> Description of the task: Reproduce, exactly and in full, only the lines below from the one containing "tank_shell();" through the one containing "for node in".

>>

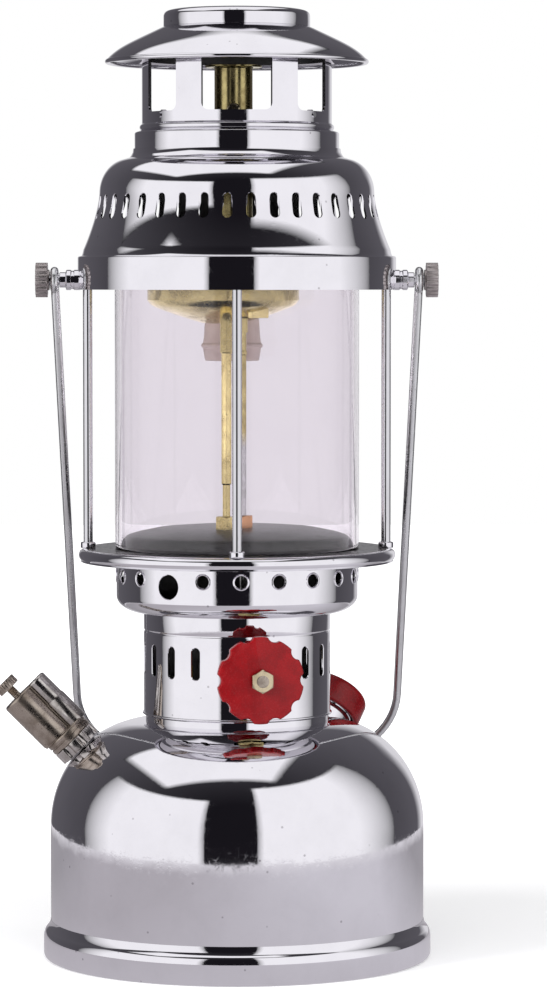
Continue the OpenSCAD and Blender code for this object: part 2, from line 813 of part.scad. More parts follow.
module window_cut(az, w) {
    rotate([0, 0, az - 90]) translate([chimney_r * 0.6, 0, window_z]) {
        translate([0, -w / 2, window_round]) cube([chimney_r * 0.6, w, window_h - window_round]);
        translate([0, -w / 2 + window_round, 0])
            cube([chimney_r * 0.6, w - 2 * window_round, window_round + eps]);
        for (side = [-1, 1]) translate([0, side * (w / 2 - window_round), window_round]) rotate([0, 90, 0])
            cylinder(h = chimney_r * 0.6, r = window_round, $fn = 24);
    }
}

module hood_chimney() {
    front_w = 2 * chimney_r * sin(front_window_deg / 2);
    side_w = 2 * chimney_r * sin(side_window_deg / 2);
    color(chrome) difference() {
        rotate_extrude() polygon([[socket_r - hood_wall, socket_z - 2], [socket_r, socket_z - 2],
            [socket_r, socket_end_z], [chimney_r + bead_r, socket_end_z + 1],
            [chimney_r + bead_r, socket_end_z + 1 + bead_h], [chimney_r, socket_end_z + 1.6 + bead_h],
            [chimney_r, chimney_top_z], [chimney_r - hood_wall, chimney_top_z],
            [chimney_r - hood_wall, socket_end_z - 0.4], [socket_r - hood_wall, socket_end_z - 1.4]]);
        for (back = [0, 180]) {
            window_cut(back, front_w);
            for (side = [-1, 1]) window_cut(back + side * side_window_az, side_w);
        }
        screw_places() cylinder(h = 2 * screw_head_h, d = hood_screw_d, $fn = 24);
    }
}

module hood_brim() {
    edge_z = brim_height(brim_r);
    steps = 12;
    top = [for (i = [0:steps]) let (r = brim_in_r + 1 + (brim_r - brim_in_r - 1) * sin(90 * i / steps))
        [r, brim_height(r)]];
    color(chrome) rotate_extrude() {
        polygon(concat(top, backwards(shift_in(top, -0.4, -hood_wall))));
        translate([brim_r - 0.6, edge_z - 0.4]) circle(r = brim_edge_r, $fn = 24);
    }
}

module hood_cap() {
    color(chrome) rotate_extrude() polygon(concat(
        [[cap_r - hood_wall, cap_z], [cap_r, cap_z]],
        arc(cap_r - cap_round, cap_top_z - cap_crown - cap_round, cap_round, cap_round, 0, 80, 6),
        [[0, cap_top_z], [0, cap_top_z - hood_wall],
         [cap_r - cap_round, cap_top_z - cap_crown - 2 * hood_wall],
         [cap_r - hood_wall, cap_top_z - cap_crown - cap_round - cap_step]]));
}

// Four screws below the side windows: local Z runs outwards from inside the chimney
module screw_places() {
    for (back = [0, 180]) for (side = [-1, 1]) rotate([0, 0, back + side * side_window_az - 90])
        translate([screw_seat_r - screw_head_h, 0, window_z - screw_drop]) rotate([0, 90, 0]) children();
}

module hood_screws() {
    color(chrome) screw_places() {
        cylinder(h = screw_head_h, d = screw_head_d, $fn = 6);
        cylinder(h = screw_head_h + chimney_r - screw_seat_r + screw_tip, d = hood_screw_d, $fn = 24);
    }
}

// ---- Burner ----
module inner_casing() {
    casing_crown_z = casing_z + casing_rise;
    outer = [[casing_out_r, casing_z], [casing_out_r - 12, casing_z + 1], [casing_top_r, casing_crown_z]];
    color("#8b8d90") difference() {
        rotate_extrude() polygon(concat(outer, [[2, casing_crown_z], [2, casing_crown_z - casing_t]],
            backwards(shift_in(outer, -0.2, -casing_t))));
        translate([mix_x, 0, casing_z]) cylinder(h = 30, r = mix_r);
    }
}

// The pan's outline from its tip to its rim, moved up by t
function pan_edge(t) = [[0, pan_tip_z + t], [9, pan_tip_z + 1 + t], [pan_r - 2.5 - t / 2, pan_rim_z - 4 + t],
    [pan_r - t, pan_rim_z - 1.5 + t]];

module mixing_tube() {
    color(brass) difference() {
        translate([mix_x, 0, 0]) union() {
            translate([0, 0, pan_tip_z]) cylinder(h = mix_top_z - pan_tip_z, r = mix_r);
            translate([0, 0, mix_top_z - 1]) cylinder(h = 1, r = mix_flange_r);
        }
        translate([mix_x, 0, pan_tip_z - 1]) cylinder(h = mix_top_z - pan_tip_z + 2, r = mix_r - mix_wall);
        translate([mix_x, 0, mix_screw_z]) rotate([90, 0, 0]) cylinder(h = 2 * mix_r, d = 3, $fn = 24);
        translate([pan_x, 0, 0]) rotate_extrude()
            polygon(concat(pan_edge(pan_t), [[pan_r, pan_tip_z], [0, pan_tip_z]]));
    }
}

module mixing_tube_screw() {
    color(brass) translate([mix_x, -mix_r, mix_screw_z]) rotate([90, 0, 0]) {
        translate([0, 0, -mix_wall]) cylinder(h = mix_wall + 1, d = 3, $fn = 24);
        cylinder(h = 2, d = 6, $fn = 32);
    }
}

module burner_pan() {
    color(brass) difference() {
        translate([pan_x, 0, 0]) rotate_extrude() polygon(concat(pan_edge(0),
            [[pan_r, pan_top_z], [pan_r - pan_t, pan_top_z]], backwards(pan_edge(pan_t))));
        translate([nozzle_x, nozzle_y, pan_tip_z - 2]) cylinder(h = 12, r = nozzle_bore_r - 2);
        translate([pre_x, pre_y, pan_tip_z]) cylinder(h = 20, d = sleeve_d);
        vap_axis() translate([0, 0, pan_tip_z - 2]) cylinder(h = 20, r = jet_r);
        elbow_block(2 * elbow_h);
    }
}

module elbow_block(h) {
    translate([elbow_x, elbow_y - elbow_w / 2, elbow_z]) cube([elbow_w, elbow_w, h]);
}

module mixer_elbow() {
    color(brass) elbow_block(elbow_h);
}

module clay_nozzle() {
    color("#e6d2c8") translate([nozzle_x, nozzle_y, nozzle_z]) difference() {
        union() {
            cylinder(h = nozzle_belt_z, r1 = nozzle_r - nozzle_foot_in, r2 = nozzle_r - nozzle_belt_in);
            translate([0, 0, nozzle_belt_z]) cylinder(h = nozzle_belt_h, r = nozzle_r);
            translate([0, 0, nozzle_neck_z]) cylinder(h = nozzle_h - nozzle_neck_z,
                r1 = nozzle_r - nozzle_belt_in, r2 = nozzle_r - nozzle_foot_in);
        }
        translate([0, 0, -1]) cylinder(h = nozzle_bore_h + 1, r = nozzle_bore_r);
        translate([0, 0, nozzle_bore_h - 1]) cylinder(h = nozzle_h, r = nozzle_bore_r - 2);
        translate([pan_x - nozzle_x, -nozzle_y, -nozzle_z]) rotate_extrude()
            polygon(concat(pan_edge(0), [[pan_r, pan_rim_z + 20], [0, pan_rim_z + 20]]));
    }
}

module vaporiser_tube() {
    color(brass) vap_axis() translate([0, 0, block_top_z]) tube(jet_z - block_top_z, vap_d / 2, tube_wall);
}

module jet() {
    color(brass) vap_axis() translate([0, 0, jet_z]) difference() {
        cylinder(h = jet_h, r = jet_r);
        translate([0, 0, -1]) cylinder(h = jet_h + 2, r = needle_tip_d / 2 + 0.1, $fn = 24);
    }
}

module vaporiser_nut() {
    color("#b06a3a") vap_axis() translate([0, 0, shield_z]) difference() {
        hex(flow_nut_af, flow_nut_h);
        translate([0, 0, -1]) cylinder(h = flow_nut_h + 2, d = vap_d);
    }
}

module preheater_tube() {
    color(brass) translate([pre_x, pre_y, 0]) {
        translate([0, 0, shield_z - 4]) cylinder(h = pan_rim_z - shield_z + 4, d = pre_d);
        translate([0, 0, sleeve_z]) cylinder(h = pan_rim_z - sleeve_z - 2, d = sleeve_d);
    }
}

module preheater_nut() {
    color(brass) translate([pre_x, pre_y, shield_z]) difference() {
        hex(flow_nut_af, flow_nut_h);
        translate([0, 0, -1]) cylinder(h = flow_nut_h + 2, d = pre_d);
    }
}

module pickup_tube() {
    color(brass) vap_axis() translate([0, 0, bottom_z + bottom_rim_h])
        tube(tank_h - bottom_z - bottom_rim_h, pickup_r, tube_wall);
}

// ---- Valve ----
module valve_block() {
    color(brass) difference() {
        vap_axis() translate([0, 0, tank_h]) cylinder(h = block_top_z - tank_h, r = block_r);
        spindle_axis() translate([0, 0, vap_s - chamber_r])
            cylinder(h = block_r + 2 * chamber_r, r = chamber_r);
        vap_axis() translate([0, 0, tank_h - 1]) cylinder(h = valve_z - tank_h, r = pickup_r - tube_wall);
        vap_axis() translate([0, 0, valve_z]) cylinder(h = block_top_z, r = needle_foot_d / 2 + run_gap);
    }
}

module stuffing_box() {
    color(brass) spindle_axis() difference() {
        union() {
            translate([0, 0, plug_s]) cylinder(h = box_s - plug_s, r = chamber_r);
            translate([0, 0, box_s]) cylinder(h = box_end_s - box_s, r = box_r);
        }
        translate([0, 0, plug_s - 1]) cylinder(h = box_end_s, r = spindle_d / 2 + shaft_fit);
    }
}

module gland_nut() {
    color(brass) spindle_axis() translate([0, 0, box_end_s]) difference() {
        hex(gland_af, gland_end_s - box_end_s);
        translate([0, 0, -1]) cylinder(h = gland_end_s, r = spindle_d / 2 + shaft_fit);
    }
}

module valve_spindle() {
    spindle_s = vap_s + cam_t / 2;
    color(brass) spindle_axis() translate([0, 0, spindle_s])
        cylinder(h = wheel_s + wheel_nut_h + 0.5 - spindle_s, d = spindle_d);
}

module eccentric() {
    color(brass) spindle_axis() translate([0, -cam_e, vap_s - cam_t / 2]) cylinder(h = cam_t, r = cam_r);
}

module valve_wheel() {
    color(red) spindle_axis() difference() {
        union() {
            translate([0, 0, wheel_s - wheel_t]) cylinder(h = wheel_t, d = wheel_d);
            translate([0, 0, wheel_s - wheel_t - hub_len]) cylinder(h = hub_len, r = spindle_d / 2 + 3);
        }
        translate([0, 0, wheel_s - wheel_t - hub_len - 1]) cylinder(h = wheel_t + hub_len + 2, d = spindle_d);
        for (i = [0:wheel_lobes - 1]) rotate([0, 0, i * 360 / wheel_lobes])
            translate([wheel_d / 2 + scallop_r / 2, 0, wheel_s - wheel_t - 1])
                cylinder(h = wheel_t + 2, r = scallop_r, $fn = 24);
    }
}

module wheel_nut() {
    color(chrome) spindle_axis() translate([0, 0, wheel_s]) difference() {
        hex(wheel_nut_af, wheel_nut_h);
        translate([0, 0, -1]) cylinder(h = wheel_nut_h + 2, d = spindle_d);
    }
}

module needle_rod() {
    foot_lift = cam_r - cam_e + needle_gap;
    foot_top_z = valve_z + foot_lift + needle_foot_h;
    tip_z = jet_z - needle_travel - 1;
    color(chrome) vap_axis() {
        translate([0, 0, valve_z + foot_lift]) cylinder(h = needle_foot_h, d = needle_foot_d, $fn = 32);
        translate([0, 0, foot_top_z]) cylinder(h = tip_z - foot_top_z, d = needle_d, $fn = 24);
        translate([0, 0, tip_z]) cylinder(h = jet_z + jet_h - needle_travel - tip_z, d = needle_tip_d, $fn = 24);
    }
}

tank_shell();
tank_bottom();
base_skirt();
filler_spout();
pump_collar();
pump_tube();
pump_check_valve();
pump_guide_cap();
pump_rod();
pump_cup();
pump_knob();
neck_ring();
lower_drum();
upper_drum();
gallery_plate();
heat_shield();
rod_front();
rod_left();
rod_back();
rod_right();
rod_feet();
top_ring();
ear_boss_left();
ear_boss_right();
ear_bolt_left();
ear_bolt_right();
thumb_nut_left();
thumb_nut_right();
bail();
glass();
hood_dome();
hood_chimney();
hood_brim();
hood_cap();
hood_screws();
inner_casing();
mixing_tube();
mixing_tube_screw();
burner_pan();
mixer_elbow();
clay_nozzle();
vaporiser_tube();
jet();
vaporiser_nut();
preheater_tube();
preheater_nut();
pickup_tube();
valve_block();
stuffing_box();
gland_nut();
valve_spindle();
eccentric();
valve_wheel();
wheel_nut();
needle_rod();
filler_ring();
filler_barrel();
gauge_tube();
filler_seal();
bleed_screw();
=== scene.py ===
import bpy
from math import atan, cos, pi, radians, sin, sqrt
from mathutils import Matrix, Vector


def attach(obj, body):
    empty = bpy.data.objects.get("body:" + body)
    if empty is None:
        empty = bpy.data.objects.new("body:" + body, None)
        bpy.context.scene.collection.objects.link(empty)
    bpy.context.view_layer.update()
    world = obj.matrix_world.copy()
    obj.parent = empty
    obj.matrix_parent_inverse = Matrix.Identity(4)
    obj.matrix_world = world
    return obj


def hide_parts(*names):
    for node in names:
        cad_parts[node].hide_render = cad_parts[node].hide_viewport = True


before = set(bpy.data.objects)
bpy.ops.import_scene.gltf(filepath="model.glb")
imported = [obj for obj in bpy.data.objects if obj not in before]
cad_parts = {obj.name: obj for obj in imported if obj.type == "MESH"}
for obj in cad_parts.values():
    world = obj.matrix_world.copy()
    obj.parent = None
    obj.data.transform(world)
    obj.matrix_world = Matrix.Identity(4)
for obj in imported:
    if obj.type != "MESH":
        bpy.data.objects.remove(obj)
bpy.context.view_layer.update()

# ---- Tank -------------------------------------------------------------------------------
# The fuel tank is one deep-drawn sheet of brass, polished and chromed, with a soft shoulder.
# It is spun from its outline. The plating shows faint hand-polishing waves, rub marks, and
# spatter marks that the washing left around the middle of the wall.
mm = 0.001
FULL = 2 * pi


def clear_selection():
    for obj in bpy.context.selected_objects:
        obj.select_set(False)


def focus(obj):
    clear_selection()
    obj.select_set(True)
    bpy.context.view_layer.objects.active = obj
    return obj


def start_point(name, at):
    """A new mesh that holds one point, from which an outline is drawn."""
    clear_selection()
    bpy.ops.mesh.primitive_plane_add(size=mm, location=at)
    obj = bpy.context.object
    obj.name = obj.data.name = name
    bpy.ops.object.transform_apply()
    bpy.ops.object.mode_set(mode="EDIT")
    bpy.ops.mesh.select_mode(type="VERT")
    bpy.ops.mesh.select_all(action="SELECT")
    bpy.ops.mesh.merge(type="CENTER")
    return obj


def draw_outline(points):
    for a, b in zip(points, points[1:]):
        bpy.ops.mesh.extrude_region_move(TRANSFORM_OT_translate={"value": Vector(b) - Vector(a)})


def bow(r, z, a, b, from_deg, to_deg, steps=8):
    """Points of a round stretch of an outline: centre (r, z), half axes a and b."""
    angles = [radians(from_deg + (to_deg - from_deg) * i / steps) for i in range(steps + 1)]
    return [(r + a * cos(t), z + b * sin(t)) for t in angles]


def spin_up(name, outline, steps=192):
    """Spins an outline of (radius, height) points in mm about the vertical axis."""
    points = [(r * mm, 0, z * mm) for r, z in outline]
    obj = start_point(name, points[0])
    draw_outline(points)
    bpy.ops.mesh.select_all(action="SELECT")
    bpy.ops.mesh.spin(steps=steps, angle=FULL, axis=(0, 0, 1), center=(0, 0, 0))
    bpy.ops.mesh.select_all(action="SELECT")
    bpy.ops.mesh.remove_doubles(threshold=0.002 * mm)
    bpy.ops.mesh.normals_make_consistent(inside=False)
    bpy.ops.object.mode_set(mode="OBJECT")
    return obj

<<

> Task result:
tank_shell();
tank_bottom();
base_skirt();
filler_spout();
pump_collar();
pump_tube();
pump_check_valve();
pump_guide_cap();
pump_rod();
pump_cup();
pump_knob();
neck_ring();
lower_drum();
upper_drum();
gallery_plate();
heat_shield();
rod_front();
rod_left();
rod_back();
rod_right();
rod_feet();
top_ring();
ear_boss_left();
ear_boss_right();
ear_bolt_left();
ear_bolt_right();
thumb_nut_left();
thumb_nut_right();
bail();
glass();
hood_dome();
hood_chimney();
hood_brim();
hood_cap();
hood_screws();
inner_casing();
mixing_tube();
mixing_tube_screw();
burner_pan();
mixer_elbow();
clay_nozzle();
vaporiser_tube();
jet();
vaporiser_nut();
preheater_tube();
preheater_nut();
pickup_tube();
valve_block();
stuffing_box();
gland_nut();
valve_spindle();
eccentric();
valve_wheel();
wheel_nut();
needle_rod();
filler_ring();
filler_barrel();
gauge_tube();
filler_seal();
bleed_screw();
=== scene.py ===
import bpy
from math import atan, cos, pi, radians, sin, sqrt
from mathutils import Matrix, Vector


def attach(obj, body):
    empty = bpy.data.objects.get("body:" + body)
    if empty is None:
        empty = bpy.data.objects.new("body:" + body, None)
        bpy.context.scene.collection.objects.link(empty)
    bpy.context.view_layer.update()
    world = obj.matrix_world.copy()
    obj.parent = empty
    obj.matrix_parent_inverse = Matrix.Identity(4)
    obj.matrix_world = world
    return obj


def hide_parts(*names):
    for node in names:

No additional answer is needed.